MOLONEY: At the Foreign Service I had a multitude of responsibilities. I learned quickly how to prioritize and how to deal with a diverse portfolio. Also, building relationships with stakeholders, as well as maintaining and cultivating relationships, was an enormous part of the job there.
AIP has a lot in common with the academy from the perspective of pursuing a mission in a manner that depends on excellence, integrity, and independence.
PT: What do you want to achieve at AIP?
MOLONEY: I really think I’ve been brought into the AIP team to help prepare the organization for its second century. AIP has been through a lot of changes in the last five to seven years or so [AIP spun off its publishing division in 2013], and we need a further evolution to really prepare AIP for a robust and sustainable future.
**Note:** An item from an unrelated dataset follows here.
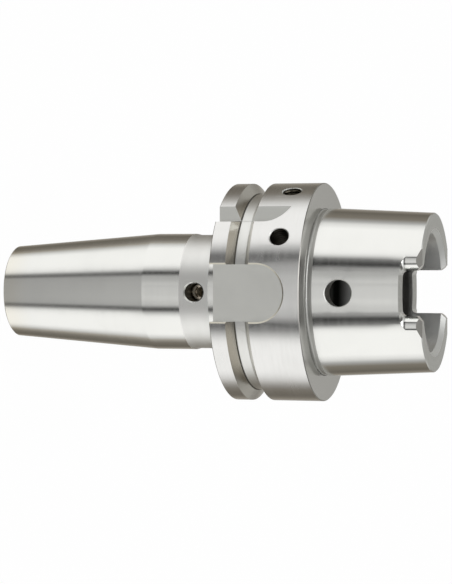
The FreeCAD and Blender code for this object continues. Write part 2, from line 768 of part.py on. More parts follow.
shift_sketch(drill_sketch, lock_head)
draw_circle(drill_sketch, size["lock_socket"] / 2, 0, lock_level)
drill = lock.newObject("PartDesign::Hole", "lock_drill")
drill.Profile = drill_sketch
drill.Threaded = False
drill.DepthType = "Dimension"
drill.DrillPoint = "Angled"
drill.DrillPointAngle = 118.0
drill.setExpression("Diameter", size["lock_socket"].text)
drill.setExpression("Depth", size["lock_socket_depth"].text)
drill_sketch.Visibility = False
doc.recompute()

# Every piece is checked before it is written
for item in doc.Objects:
    if "Invalid" in item.State or "Error" in item.State:
        raise RuntimeError("%s could not be built" % item.Name)
for body in (holder, stop, lock):
    shape = body.Shape
    if shape.isNull() or not shape.isValid() or len(shape.Solids) != 1:
        raise RuntimeError("%s is not one sound solid" % body.Label)
    shape.exportStep("parts/%s.step" % body.Label)
    print(body.Label, round(shape.Volume, 1), shape.BoundBox)
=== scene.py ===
"""Looks of the shrink fit tool holder: steel finishes by zone, studio, floor and camera."""

import logging
import math
from dataclasses import dataclass, field
from enum import Enum

import bpy
from mathutils import Matrix, Vector

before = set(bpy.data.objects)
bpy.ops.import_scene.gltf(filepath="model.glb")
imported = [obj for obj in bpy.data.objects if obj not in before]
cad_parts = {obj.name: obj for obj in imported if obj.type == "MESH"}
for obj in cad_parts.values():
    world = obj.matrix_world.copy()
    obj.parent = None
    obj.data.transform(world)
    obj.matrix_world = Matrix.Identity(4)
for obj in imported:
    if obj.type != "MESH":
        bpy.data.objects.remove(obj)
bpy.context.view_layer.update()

log = logging.getLogger("shrink_fit_holder")
MM = 0.001
MICRON = 0.000001


class Zone(Enum):
    """Parts of the holder's surface that were made in different ways."""

    CONE = "clamping_cone"
    NECK = "neck"
    RECESS = "neck_recess"
    RIM = "flange_rim"
    VEE = "gripper_groove"
    VEE_FLANK = "groove_flank"
    FLAT = "slot_flat"
    SLOT_WALL = "slot_wall"
    NOTCH = "index_notch"
    CONTACT = "contact_face"
    FLANGE_BACK = "flange_back"
    RELIEF = "shank_relief"
    TAPER = "shank_taper"
    SHANK_END = "shank_end"
    FACET = "slot_facet"
    DRIVE_SLOT = "drive_slot"
    MOUTH = "mouth_bevel"
    BORE = "shank_bore"
    HOLLOW = "shank_hollow"
    NOSE_FACE = "nose_face"
    TOOL_BORE = "tool_bore"
    HOLE = "small_hole"
    SINK = "countersink"
    ACCESS = "access_hole"
    FLANGE_EDGE = "flange_edge"
    FLAT_EDGE = "flat_edge"
    EDGE = "bevelled_edge"


class Marks(Enum):
    """The way the tool marks of a finish run."""

    RINGS = "rings along the axis"
    FACE_RINGS = "rings on a flat face"
    MILLED = "straight milling marks"
    THREAD = "thread turns round a radial hole"
    EVEN = "even grain"


# Shader groups


class NodeTree:
    """Short way to add and join nodes in a node tree."""

    def __init__(self, tree: bpy.types.NodeTree) -> None:
        """Keep the tree and start it empty.

        Args:
            tree: The tree to fill.
        """
        self.tree = tree
        tree.nodes.clear()

    def add(self, kind: str, **settings: object) -> bpy.types.Node:
        """Add one node.

        Args:
            kind: The node's Blender type.
            settings: Properties to set on it.

        Returns:
            The new node.
        """
        node = self.tree.nodes.new(kind)
        for name, value in settings.items():
            setattr(node, name, value)
        return node

    def join(self, source: bpy.types.NodeSocket, target: bpy.types.NodeSocket) -> None:
        """Link an output to an input."""
        self.tree.links.new(source, target)

    def put(self, value: object, target: bpy.types.NodeSocket) -> None:
        """Feed an input from an output socket or a plain number.

        Args:
            value: An output socket or a constant.
            target: The input to feed.
        """
        if isinstance(value, bpy.types.NodeSocket):
            self.join(value, target)
        else:
            target.default_value = value

    def calc(self, operation: str, *values: object) -> bpy.types.NodeSocket:
        """Do one sum.

        Args:
            operation: Name of the Math node's operation.
            values: Output sockets or constants.

        Returns:
            The result's socket.
        """
        node = self.add("ShaderNodeMath", operation=operation)
        for index, value in enumerate(values):
            self.put(value, node.inputs[index])
        return node.outputs[0]

    def remap(self, value: object, low: float, high: float, to_low: float,
              to_high: float) -> bpy.types.NodeSocket:
        """Move a value from one range to another, held inside the new one.

        Args:
            value: The value to move.
            low: Start of its range.
            high: End of its range.
            to_low: Result at the start.
            to_high: Result at the end.

        Returns:
            The result's socket.
        """
        node = self.add("ShaderNodeMapRange", interpolation_type="SMOOTHSTEP")
        for name, item in (("Value", value), ("From Min", low), ("From Max", high),
                           ("To Min", to_low), ("To Max", to_high)):
            self.put(item, node.inputs[name])
        return node.outputs["Result"]

    def noise(self, vector: bpy.types.NodeSocket, scale: object, detail: float,
              rough: float) -> bpy.types.NodeSocket:
        """Add a 3-D noise.

        Args:
            vector: Where the noise is read.
            scale: Its scale.
            detail: Number of finer layers.
            rough: Strength of the finer layers.

        Returns:
            The noise value's socket.
        """
        node = self.add("ShaderNodeTexNoise", noise_dimensions="3D")
        self.join(vector, node.inputs["Vector"])
        self.put(scale, node.inputs["Scale"])
        node.inputs["Detail"].default_value = detail
        node.inputs["Roughness"].default_value = rough
        return node.outputs["Fac"]

    def split(self, vector: bpy.types.NodeSocket) -> tuple[bpy.types.NodeSocket, ...]:
        """Take a vector apart into x, y and z."""
        node = self.add("ShaderNodeSeparateXYZ")
        self.join(vector, node.inputs[0])
        return tuple(node.outputs)

    def length(self, x: bpy.types.NodeSocket, y: bpy.types.NodeSocket) -> bpy.types.NodeSocket:
        """Find how far a place at x and y is from the axis."""
        return self.calc("SQRT", self.calc(
            "ADD", self.calc("MULTIPLY", x, x), self.calc("MULTIPLY", y, y)))

    def mix(self, share: bpy.types.NodeSocket, first: object,
            second: object) -> bpy.types.NodeSocket:
        """Mix two colours.

        Args:
            share: Share of the second colour.
            first: First colour, as a socket or three numbers.
            second: Second colour, as a socket or three numbers.

        Returns:
            The mixed colour's socket.
        """
        node = self.add("ShaderNodeMix", data_type="RGBA", clamp_factor=True)
        self.join(share, node.inputs["Factor"])
        for colour, socket in ((first, node.inputs[6]), (second, node.inputs[7])):
            self.put(colour if isinstance(colour, bpy.types.NodeSocket) else (*colour, 1.0),
                     socket)
        return node.outputs[2]

    def use(self, group: bpy.types.NodeTree, **inputs: object) -> bpy.types.Node:
        """Place a shader group and feed its inputs.

        Args:
            group: The group.
            inputs: An output socket or a number for each named input.

        Returns:
            The group's node.
        """
        node = self.add("ShaderNodeGroup", node_tree=group)
        for name, value in inputs.items():
            self.put(value, node.inputs[name])
        return node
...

PT: Do you think AIP should play a more visible political role? For example, it didn’t participate in the March for Science last year.
MOLONEY: All the elements of the things we do, including our public policy posture, are up for discussion as part of the strategic planning process. That is something we are going to work through. We have a board meeting in September, and by then I think we will have a better idea of how the overall planning process is going to play out.
PT: What do you see as challenges?
MOLONEY: The science community is always evolving. The physical sciences are becoming more multidisciplinary. You could argue that the traditional boundaries have already broken down, but I think we are still responding to that as organizations within the physical sciences community. The mission of this organization expanded from physics to physical sciences four years ago.
AIP has to think about how we place ourselves strategically going forward. The life experience in the age of the internet is just very different from what many of us leaders of a certain age have been through. We have to decide how to evolve the traditional organizational constructs that have built up over the past century to respond to the evolving needs of the community.